Menghabiskan waktu hampir dua jam, film Tron: Ares hanya menampilkan cerita belaka dan datar mengenai premis bagaimana menghadirkan dunia digital ke dalam realita.

Tidak diketahui dengan jelas bagaimana Dillinger Systems juga bisa dan secara bersamaan dengan pihak ENCOM membawa dunia digital tersebut ke dalam realita.

Narasi cerita Tron: Ares alih-alih membawakan hal baru diluar tema Keluarga Flynn, akhirnya terjebak dalam kisah rutin belaka tanpa emosi dan hati.

Figur kunci cerita ini tentu saja Program "Ares" yang diperankan Jared Leto melalui penampilan datar tanpa pembawaan karakter kuat.

Karakternya sendiri, bahkan sulit dibedakan transisi dirinya dalam pertengahan babak ketiga cerita.

sinopsis alur cerita tron ares jared leto
Disney Studios Motion Pictures

Selebihnya adalah narasi agenda politik DEI ala Disney yang masih dipelihara hingga sekarang, melalui kehadiran figur "asing" Eve Kim yang diperankan Greta Lee.

Karakter Eve juga bahkan lebih parah, menujukkan tanpa emosi melalui ekspresi wajah seperti AI, juga tanpa ada chemistry kuat dirinya dengan "Ares".

Selebihnya para karakter figur pendukung sangat tidak penting dan memang tidak relevan, karena selain "Ares" dan Julian Dilinger, lainnya tidak ada yang peduli sama sekali.

Lantas, karakter antagonis Julian apakah mewakilkan narasi Kiri Jauh Hollywood sebagai kulit putih yang jahat seperti fenomen sosil politik saat ini?

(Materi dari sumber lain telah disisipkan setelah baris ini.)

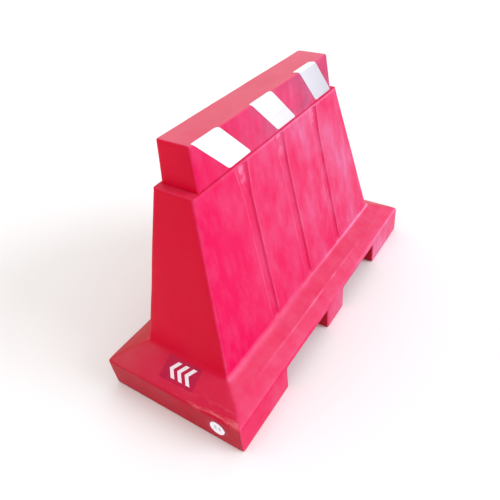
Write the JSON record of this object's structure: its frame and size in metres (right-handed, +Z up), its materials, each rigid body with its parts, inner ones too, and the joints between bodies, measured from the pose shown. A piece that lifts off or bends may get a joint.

Bisa ya bisa tidak.

Figur pendukung Gillian Anderson sebagai Elisbeth Dillinger, putri Ed sekaligus sang ibu dari Julian pun terkesan sebagai tambahan belaka.

Mungkin sedikit menarik dalam kisah ini, bahwa pertentangan ibu dan anak ini sedikit memberikan tanbahan warna cerita.

Adegan terbaik meski jadi "fan service" tentu saja saat "Ares" memasuki dunia digital "The Grid" klasik, mereka ulang visual film Tron (1982).

tron ares jeff bridges kevin flynn
Disney Studios Motion Pictures

Begitu pun dengan berbagai elemen nostalgia era 1980'an baik tata ruang dan objek, menandai rasa nostalgia sekaligus homage terhadap warisan film perdana. 

Aksi laga dan visual film Tron: Ares ini jadi nilai plus utama, baik dalam "The Grid" dan terutama pertempuran finale dalam dunia realita.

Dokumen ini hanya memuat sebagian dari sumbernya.